§ Short problem:
Give again, word for word, each line from the top of the listing through the line that holds "const FLAT_TO = 0.5;".

§

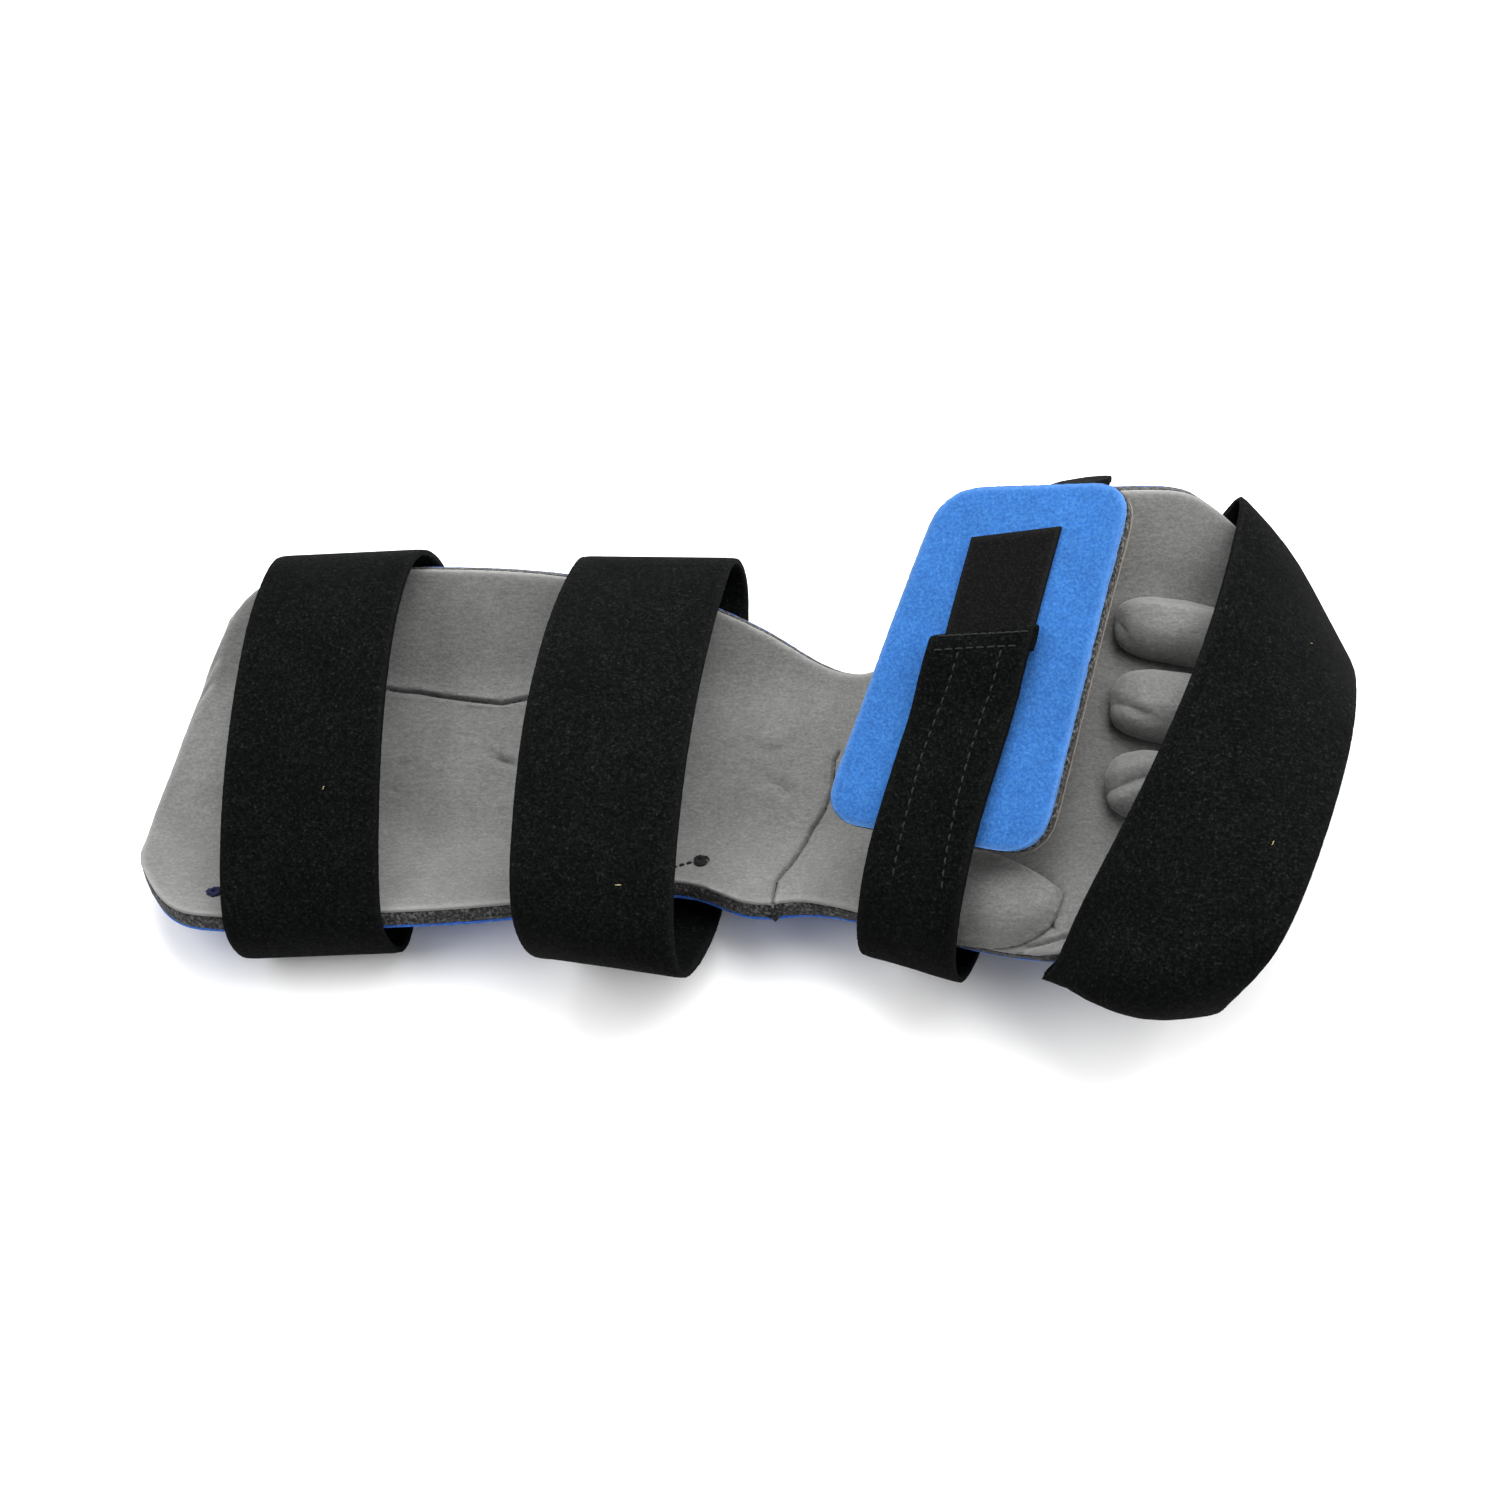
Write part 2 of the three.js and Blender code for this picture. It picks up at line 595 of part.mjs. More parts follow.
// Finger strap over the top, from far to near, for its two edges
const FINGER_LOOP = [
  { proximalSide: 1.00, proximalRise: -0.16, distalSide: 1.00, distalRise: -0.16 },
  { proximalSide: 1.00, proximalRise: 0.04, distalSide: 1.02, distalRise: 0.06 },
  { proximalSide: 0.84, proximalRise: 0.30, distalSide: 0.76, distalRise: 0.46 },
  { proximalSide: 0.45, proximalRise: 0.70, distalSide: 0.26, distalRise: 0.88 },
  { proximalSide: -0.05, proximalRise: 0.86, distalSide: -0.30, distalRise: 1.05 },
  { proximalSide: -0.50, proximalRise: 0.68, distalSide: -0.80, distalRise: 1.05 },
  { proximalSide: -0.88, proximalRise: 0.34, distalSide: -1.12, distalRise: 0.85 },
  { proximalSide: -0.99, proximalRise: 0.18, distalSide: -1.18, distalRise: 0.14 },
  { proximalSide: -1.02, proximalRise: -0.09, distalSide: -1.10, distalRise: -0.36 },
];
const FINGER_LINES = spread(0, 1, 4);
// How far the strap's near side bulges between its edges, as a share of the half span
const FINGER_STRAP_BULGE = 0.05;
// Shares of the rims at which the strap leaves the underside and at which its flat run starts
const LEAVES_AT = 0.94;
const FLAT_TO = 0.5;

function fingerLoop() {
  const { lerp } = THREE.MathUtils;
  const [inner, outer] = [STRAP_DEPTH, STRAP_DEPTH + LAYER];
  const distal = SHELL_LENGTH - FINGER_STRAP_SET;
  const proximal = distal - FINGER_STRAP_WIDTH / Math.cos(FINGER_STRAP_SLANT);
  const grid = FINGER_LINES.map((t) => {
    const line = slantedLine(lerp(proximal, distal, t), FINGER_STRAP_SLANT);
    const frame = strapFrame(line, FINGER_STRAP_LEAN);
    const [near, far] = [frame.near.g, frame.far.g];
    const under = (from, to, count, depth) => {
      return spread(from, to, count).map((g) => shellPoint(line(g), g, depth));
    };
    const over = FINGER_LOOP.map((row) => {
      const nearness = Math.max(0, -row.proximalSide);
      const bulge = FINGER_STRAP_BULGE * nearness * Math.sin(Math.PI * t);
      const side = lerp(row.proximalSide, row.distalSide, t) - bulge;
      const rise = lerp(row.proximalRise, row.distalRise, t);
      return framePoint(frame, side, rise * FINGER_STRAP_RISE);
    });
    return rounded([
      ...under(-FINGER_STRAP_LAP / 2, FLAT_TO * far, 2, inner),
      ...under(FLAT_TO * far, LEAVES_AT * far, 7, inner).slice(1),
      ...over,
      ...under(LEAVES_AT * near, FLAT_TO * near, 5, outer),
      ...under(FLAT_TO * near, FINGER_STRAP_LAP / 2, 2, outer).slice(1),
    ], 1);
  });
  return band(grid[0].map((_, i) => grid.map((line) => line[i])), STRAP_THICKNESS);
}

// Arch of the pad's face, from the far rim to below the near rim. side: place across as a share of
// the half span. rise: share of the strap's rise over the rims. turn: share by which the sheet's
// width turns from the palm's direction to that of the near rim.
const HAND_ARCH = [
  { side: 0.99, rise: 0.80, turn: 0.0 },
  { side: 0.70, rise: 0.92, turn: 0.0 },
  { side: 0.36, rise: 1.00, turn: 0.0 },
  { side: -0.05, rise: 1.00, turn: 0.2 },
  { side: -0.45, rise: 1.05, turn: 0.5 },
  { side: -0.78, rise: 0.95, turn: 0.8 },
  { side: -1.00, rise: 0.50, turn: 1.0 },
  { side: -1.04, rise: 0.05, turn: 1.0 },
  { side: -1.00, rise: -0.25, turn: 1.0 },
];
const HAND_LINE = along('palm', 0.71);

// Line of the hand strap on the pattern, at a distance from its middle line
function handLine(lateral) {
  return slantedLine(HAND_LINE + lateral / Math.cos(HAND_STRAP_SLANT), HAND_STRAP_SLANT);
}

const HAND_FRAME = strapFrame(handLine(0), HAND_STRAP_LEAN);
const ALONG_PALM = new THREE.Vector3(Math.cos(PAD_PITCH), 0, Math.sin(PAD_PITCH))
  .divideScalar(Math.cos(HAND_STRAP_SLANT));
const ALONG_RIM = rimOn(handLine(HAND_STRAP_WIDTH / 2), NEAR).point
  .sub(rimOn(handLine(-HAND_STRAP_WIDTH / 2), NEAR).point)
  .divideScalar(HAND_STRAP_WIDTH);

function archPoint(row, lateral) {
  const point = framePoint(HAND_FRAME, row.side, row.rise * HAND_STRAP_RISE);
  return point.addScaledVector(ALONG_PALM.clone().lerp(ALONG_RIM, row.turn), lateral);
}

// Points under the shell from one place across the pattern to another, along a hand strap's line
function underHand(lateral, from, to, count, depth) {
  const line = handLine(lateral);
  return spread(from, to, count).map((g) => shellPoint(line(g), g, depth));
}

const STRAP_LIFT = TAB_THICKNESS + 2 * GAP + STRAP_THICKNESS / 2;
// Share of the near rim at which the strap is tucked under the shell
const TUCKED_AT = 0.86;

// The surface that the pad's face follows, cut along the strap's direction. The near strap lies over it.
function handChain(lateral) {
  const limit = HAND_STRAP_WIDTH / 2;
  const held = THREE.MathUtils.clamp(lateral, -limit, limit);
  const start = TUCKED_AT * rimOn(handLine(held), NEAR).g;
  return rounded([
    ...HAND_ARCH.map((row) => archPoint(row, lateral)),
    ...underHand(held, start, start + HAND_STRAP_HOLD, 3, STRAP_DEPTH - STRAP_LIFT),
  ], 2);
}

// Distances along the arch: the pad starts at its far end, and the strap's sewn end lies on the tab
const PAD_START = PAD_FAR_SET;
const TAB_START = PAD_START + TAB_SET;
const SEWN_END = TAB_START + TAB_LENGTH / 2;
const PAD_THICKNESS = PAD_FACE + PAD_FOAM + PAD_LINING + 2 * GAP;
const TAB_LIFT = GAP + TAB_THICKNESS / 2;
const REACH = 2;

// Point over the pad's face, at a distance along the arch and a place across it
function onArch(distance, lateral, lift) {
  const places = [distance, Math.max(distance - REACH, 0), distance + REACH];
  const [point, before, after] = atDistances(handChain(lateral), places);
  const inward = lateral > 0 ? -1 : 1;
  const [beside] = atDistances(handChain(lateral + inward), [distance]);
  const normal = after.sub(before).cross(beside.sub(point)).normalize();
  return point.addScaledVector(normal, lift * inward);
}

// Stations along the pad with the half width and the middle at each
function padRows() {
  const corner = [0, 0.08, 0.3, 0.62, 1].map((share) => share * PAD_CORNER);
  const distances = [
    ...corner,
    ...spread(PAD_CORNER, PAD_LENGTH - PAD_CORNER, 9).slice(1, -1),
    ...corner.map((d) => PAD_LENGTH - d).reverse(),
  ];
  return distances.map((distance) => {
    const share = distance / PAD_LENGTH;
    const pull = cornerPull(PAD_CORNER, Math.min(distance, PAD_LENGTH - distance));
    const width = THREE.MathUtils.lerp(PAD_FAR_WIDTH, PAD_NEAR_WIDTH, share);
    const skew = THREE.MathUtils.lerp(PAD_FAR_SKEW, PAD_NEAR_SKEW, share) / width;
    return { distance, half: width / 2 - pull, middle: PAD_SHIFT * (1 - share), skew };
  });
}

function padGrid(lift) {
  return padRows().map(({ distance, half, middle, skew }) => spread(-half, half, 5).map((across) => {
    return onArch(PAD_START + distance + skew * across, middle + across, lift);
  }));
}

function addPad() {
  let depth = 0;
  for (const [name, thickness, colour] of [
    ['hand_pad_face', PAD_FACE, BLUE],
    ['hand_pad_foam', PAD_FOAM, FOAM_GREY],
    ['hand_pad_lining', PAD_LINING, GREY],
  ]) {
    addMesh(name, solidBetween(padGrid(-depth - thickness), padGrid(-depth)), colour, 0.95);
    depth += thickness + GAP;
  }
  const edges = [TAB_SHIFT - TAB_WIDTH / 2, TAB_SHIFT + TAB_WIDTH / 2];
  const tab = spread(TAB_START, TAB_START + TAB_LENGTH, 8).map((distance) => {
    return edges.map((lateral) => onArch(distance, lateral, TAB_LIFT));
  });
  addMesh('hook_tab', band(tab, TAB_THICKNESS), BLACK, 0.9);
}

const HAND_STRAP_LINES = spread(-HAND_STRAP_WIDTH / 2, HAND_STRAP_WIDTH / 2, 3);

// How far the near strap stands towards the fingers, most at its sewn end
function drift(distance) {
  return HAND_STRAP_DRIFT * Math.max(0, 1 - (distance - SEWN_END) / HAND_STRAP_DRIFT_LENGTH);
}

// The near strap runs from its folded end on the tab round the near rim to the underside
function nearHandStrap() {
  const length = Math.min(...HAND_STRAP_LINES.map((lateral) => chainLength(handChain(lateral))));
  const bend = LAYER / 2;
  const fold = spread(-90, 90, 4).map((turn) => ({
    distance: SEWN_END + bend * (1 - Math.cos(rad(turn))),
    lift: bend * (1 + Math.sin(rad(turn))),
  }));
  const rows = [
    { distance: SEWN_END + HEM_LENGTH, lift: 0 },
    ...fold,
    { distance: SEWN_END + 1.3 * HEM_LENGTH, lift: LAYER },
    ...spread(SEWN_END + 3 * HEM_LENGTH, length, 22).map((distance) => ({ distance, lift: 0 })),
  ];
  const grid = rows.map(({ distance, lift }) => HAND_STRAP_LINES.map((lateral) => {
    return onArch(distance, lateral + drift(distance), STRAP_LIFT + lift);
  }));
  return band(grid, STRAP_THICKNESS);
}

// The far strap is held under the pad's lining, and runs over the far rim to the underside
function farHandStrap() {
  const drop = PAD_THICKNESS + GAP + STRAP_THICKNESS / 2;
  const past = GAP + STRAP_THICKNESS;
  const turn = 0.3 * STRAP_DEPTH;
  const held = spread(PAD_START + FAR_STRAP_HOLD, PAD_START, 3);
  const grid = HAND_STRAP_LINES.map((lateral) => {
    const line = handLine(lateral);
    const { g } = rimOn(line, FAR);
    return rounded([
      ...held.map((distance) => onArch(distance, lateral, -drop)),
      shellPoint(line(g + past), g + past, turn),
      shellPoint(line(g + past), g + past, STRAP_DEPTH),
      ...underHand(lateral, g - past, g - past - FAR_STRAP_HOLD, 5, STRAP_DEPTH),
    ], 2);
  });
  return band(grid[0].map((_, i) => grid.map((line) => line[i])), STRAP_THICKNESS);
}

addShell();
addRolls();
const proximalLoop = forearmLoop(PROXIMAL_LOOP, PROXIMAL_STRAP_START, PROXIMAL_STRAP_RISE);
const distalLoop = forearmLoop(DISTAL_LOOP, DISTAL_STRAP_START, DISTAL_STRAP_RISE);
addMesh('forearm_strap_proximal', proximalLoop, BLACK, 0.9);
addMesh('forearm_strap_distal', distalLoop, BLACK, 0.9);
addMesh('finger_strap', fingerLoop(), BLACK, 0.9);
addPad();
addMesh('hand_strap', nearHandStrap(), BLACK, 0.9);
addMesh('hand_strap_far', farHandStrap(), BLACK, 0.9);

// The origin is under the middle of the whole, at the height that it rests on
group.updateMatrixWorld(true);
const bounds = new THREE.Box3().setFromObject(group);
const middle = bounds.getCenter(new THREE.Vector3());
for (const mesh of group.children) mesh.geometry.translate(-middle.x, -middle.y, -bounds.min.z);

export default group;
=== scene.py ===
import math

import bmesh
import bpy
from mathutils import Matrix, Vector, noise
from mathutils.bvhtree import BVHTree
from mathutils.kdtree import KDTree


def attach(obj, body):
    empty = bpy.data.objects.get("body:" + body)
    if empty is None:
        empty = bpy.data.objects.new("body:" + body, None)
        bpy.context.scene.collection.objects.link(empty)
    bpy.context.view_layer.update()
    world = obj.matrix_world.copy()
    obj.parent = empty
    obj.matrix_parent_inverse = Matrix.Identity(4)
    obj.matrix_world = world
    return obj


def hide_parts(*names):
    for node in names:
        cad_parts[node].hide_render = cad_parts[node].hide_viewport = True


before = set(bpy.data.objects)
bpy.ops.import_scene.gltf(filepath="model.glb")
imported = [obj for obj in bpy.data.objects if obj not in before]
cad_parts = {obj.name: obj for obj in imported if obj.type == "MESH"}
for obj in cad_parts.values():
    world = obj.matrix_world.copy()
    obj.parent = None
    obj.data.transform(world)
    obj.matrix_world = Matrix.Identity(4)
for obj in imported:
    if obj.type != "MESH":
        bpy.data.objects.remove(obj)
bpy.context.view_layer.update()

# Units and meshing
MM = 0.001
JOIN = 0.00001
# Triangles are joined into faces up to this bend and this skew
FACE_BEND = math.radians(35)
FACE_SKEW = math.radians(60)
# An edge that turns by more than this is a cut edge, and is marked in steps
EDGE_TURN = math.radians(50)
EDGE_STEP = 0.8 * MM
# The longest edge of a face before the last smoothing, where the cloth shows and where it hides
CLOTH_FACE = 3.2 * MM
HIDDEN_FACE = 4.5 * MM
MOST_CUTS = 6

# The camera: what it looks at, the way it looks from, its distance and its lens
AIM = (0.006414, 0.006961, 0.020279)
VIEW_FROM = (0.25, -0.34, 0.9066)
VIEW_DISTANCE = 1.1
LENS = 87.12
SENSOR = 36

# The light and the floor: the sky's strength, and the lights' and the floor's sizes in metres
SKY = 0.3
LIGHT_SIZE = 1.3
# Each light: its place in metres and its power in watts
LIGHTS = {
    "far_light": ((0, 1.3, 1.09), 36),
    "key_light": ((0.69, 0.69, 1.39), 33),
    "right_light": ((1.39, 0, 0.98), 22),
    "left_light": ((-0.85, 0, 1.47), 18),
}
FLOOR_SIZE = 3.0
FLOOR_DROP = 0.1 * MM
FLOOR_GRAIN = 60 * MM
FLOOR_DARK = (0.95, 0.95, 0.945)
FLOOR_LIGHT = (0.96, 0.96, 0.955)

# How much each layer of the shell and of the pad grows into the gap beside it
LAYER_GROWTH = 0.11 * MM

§

§ In response:
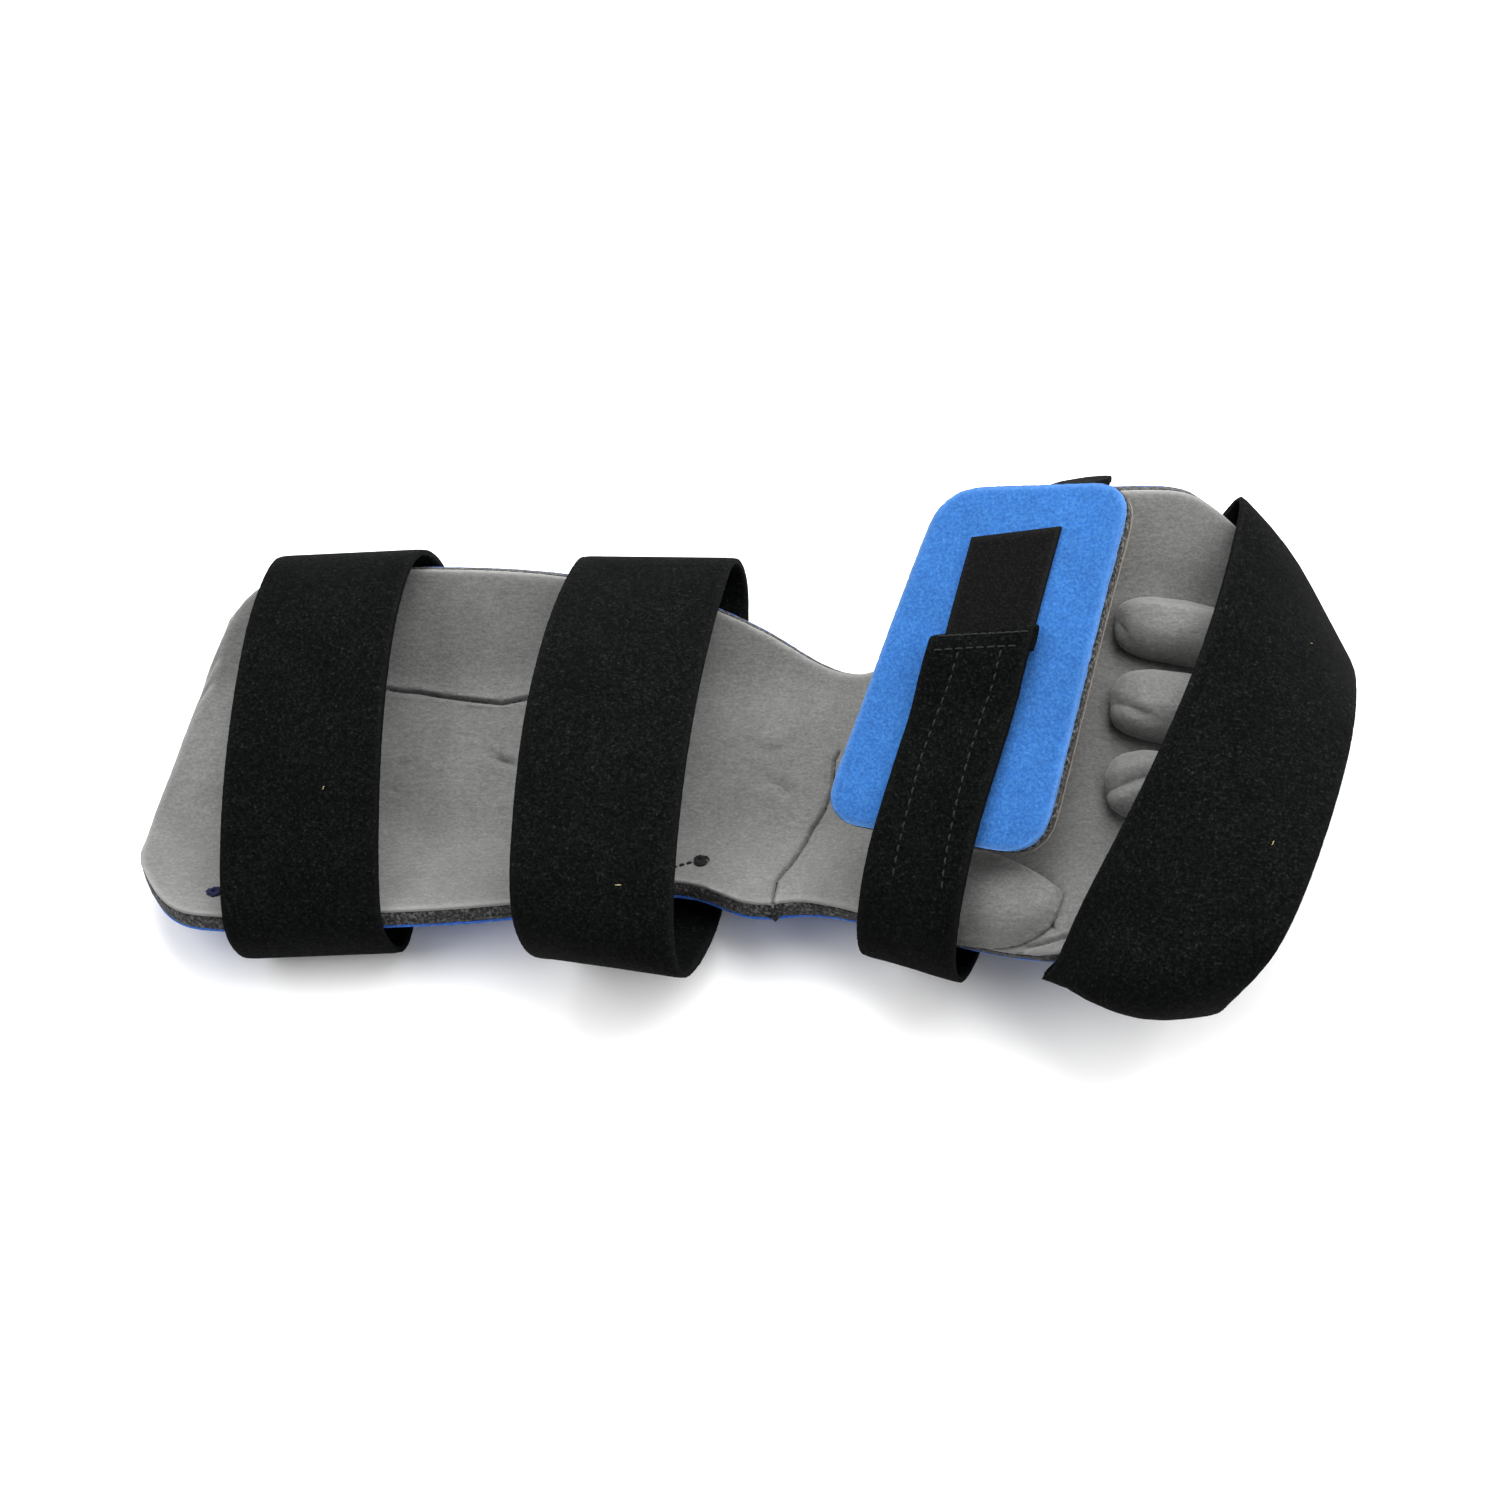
Write part 2 of the three.js and Blender code for this picture. It picks up at line 595 of part.mjs. More parts follow.
// Finger strap over the top, from far to near, for its two edges
const FINGER_LOOP = [
  { proximalSide: 1.00, proximalRise: -0.16, distalSide: 1.00, distalRise: -0.16 },
  { proximalSide: 1.00, proximalRise: 0.04, distalSide: 1.02, distalRise: 0.06 },
  { proximalSide: 0.84, proximalRise: 0.30, distalSide: 0.76, distalRise: 0.46 },
  { proximalSide: 0.45, proximalRise: 0.70, distalSide: 0.26, distalRise: 0.88 },
  { proximalSide: -0.05, proximalRise: 0.86, distalSide: -0.30, distalRise: 1.05 },
  { proximalSide: -0.50, proximalRise: 0.68, distalSide: -0.80, distalRise: 1.05 },
  { proximalSide: -0.88, proximalRise: 0.34, distalSide: -1.12, distalRise: 0.85 },
  { proximalSide: -0.99, proximalRise: 0.18, distalSide: -1.18, distalRise: 0.14 },
  { proximalSide: -1.02, proximalRise: -0.09, distalSide: -1.10, distalRise: -0.36 },
];
const FINGER_LINES = spread(0, 1, 4);
// How far the strap's near side bulges between its edges, as a share of the half span
const FINGER_STRAP_BULGE = 0.05;
// Shares of the rims at which the strap leaves the underside and at which its flat run starts
const LEAVES_AT = 0.94;
const FLAT_TO = 0.5;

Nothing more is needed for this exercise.